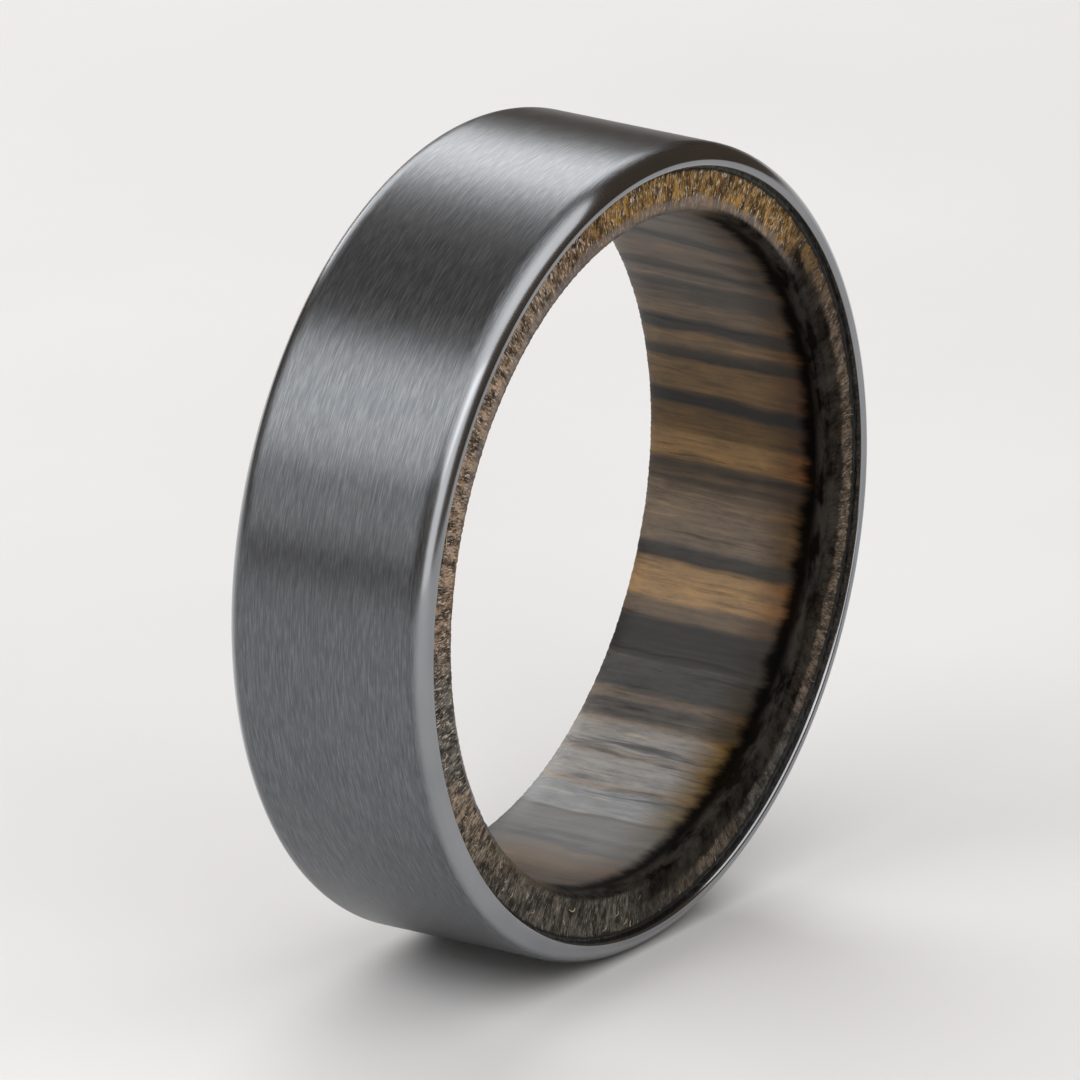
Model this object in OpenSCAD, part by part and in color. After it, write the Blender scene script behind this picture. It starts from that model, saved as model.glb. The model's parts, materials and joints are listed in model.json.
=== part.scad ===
// Wedding band: a brushed metal shell with a turned wood liner glued inside it.
// The origin is the centre of the bore, and the finger axis lies along Y.
// All lengths are in millimetres and all angles in degrees.

/* [Band] */
// Outside diameter of the metal shell
outer_d = 24.7; // [24:0.1:30]
// Width of the band along the finger
band_w = 7; // [6:0.5:12]
// Diameter of the bore that the finger goes through
bore_d = 20.2; // [15:0.1:20.2]

/* [Metal shell] */
// Thickness of the shell's wall
shell_wall = 0.68; // [0.62:0.01:1]
// Radius of the shell's rounded outside edges
shell_edge_r = 0.8; // [0.6:0.05:1]
// How far the wall is reduced at each end face by the outside rounding
shell_edge_in = 0.48; // [0.3:0.01:0.52]
// Radius of the lip that rolls from each end face into the shell's own bore
shell_lip_r = 0.1; // [0.06:0.01:0.14]

/* [Glue line] */
// Thickness of the cured adhesive between shell and liner
glue_t = 0.1; // [0.05:0.01:0.15]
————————
■ Task statement ■
Determine the number of lines where the string "part" occurs, and give that number only.

■ Answer to this task ■
2